A tale of two coal declines

The power plant, scheduled to shut down at midnight on September 30, is called Ratcliffe-on-Soar, and it’s the last bastion of coal in the UK, where the fuel has a rich history. The country relied on coal for over 100 years, and until 1990, it made up the lion’s share of electricity generated there.

Since then, the UK has seen two major waves of cutting down coal. The first came in the 1990s, when coal went from around 65% of electricity supply to roughly 35%, and there was a series of mine closures across the country. Coal was largely replaced by natural gas, which was becoming more widely available and beat out coal on economics, says Joel Jaeger, a senior research associate at the World Resources Institute.

Then, roughly a decade ago, came a second wave of coal retirements. This time it was driven in part by policy: The European Union (which the UK belonged to at the time) had set a price on carbon, and the UK implemented an even higher one in 2013. That made coal even less economical an option, Jaeger says. In the 2010s, renewables (mostly wind and bioenergy) were quickly ramped up to replace most of the remaining coal infrastructure.
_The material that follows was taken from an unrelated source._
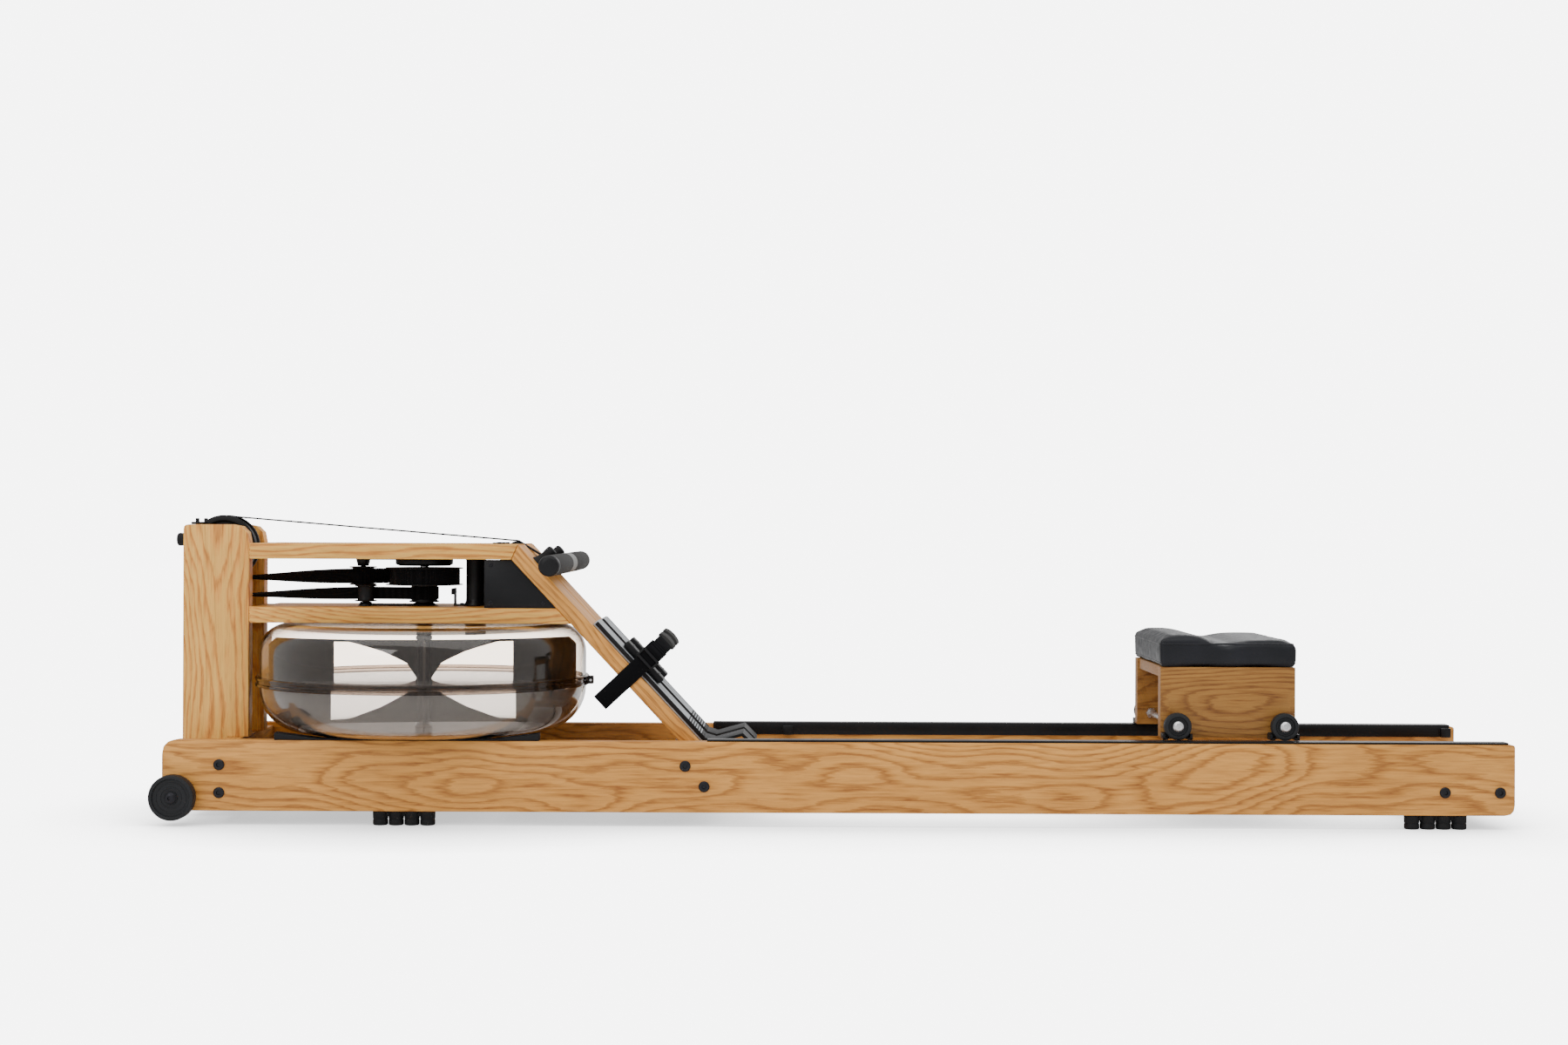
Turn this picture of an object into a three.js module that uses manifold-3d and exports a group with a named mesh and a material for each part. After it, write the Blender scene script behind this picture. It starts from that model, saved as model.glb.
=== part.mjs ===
// Water-resistance rowing machine with an oak frame, laid out for use.
// Millimetres. +X runs from the water tank to the rear of the slide, +Z is up,
// and the origin is under the middle of the machine, on the floor.
import * as THREE from 'three';
import { mergeVertices } from 'three/addons/utils/BufferGeometryUtils.js';
import Module from 'manifold-3d';

const wasm = await Module();
wasm.setup();

// Driving dimensions.

const fit = 0.3; // gap between pieces that touch
const running = 0.8; // gap around pieces that turn or slide

const railLength = 2084;
const railHeight = 109;
const railThickness = 25;
const frameWidth = 346; // over the outer faces of the rails
const footHeight = 22;
const footLength = 97;
const boardThickness = 25;
const boardWidth = 104;

const towerRise = 29.5; // posts above the upper deck
const postThickness = 26;
const postGap = 82;

const deckThickness = 24;
const deckWidth = 216;
const driveRoom = 56.5; // height between the decks beyond the two strap widths and one board
const tankToDeck = 3;
const slopeAngle = THREE.MathUtils.degToRad(47);
const slopeFootDepth = 48.55; // foot of the slope below the top of the rails
const footboardGap = 8;

const tankRadius = 261;
const tankHeight = 172;
const tankWall = 4;
const tankTopCorner = 47;
const tankBottomCorner = 70;
const ringWidth = 5;
const ringHeight = 15;
const ringShare = 0.468; // height of the ring as a share of the tank's
const padThickness = 3;
const waterDepth = 76;
const paddleSideGap = 15;
const paddleHeightGap = 36;
const paddleThickness = 3;
const shaftRadius = 6.5;

const frontPulleyRadius = 51;
const recoilPulleyRadius = 35;
const drumRadius = 59;
const strapWidth = 24;
const strapThickness = 2.2;
const recoilStrapWidth = 20;
const axleRadius = 5;
const cordRadius = 4; // recoil cord under the tank
const turnRadius = 16.7; // fixed sleeve that the cord turns on at the foot of the tower

const handleLength = 550;
const handleRadius = 16;
const pegHeight = 33;
const pegRadius = 9;

const seatLength = 222;
const seatInset = 66; // how much narrower the cushion is than the frame
const cushionThickness = 47.4;
const carriageHeight = 109.5;
const carriageLength = 210;
const carriageInset = 86;
const seatFromRear = 434.4; // middle of the seat at rest to the rear end of the rails
const seatWheelRadius = 21.5;
const seatWheelWidth = 16;
const seatWheelbase = 166;
const stripThickness = 3;
const stripDrop = 17;

const footPlateLength = 256;
const footPlateWidth = 82;
const footPlateThickness = 8;
const footStrapRise = 58;
const footStrapWidth = 28;

const wheelRadius = 35;
const wheelWidth = 20;
const wheelInset = 19; // wheel centre behind the front end of the rails
const wheelRise = 21.6; // wheel centre above the underside of the rails

// Places worked out from them.

const overallLength = railLength + wheelRadius - wheelInset;
const railRear = overallLength / 2;
const railFront = railRear - railLength;
const railBottom = footHeight;
const railTop = railBottom + railHeight;
const railOuter = frameWidth / 2;
const railInner = railOuter - railThickness;
const innerGap = railInner - fit;

const transportX = railFront + wheelInset;
const wheelCentreZ = railBottom + wheelRise;
const postFront = railFront + 4;
const postRear = postFront + boardWidth;
const postInner = postGap / 2;
const postOuter = postInner + postThickness;

const tankX = postRear + tankRadius + ringWidth + 2;
const tankBottom = railTop + padThickness;
const tankTop = tankBottom + tankHeight;
const ringMid = tankBottom + tankHeight * ringShare;
const paddleRadius = tankRadius - paddleSideGap;
const paddleHeight = tankHeight - paddleHeightGap;

const lowerDeckBottom = tankTop + tankToDeck;
const lowerDeckTop = lowerDeckBottom + deckThickness;
const upperDeckTop = lowerDeckTop + strapWidth + recoilStrapWidth + driveRoom;
const upperDeckBottom = upperDeckTop - deckThickness;
const towerHeight = upperDeckTop + towerRise;
const deckHalf = deckWidth / 2;
const drumToSlope = 163; // least distance from the drum's axis to the top of the slope
const slopeTopX = tankX + Math.max(tankRadius - 98, drumToSlope);
const slopeTopZ = upperDeckTop;
const slopeLength = (slopeTopZ - railTop + slopeFootDepth) / Math.sin(slopeAngle);
const halfPi = Math.PI / 2;

// The straps ride in grooves 3 mm deep; the recoil strap drops to a cord at the tower's foot.
const strapLift = fit + strapThickness / 2;
const frontPulleyX = postFront + boardWidth / 2;
const recoilWrap = recoilPulleyRadius - 3 + strapLift;
const cordWrap = turnRadius + running + cordRadius;
const dropX = frontPulleyX - recoilWrap;
const turnX = dropX + cordWrap;
const turnZ = railTop - 34;
const cordZ = turnZ - cordWrap;

// A point at a distance down the footboard's face and a height above it.
function onSlope(along, above) {
  return [
    slopeTopX + along * Math.cos(slopeAngle) + above * Math.sin(slopeAngle),
    slopeTopZ - along * Math.sin(slopeAngle) + above * Math.cos(slopeAngle),
  ];
}

// Materials.

const look = (color, roughness, metalness = 0, extra = {}) =>
  new THREE.MeshStandardMaterial({ color, roughness, metalness, ...extra });
const oak = look('#d3a164', 0.5);
const blackPlastic = look('#16171a', 0.45);
const blackRubber = look('#1b1b1d', 0.8);
const greyPlastic = look('#9a9ea3', 0.5);
const darkPlastic = look('#2b2a2b', 0.5);
const clearPlastic = look('#d9cfc2', 0.08, 0, { transparent: true, opacity: 0.35 });
const waterLook = look('#a9b6bf', 0.05, 0, { transparent: true, opacity: 0.4 });
const leather = look('#1d1f25', 0.5);
const webbing = look('#0f1011', 0.9);
const foam = look('#4b4a49', 0.9);
const steel = look('#a8a9ab', 0.3, 1);
const blackSteel = look('#1d1d1f', 0.4, 0.8);

// Geometry helpers.

const rower = new THREE.Group();

function addPiece(name, geometry, material) {
  const mesh = new THREE.Mesh(geometry, material);
  mesh.name = name;
  rower.add(mesh);
  return mesh;
}

function toSolid(geometry) {
  const bare = geometry.clone();
  bare.deleteAttribute('normal');
  bare.deleteAttribute('uv');
  const merged = mergeVertices(bare, 1e-4);
  return new wasm.Manifold(new wasm.Mesh({
    numProp: 3,
    vertProperties: new Float32Array(merged.attributes.position.array),
    triVerts: new Uint32Array(merged.index.array),
  }));
}

function toGeometry(solid) {
  const mesh = solid.getMesh();
  const geometry = new THREE.BufferGeometry();
  geometry.setAttribute('position', new THREE.BufferAttribute(mesh.vertProperties, 3));
  geometry.setIndex(new THREE.BufferAttribute(mesh.triVerts, 1));
  geometry.computeVertexNormals();
  return geometry;
}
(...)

Of the countries that have phased out coal the fastest, the UK has made the most impressive transformation, Jaeger says, since the country has totally wiped it from the grid. Others with speedy transformations include Portugal, which reached zero coal in late 2021, and Greece, where coal went from supplying over half the electricity in 2014 to less than 10% as of 2023. Denmark has also quickly ramped down the fuel and, unlike other countries with quick transitions, replaced it almost entirely with renewables rather than natural gas.

A natural transition

The US is the largest nation among those that have moved away from coal the fastest, Jaeger says. It’s been more of a steady change than what happened in the UK—coal has dropped from contributing over 50% of electricity to 20% over the last four decades.

Much of the shift was a response to the growing availability of natural gas in the US—the fracking boom beginning in the mid-2000s made it more domestically accessible and less expensive, Jaeger says. In more recent years, pollution standards for coal plants have slowly tightened and the fleet has aged, he adds, making the plants more expensive to run and causing more of them to be retired.

More recently, the US has seen renewables like wind and solar coming onto the grid, and tax credits have helped make them cheaper, pushing more older coal plants to shut down. The US is one of the G7 countries that have agreed to reach zero unabated coal power by 2035.

Germany has also roughly halved its coal use in the past decade, and it’s replaced the fuel mostly with renewables rather than natural gas. The country has simultaneously been shutting down nuclear power plants, sunsetting the last one in the country in April 2023. Some critics argue that this has slowed the move away from coal.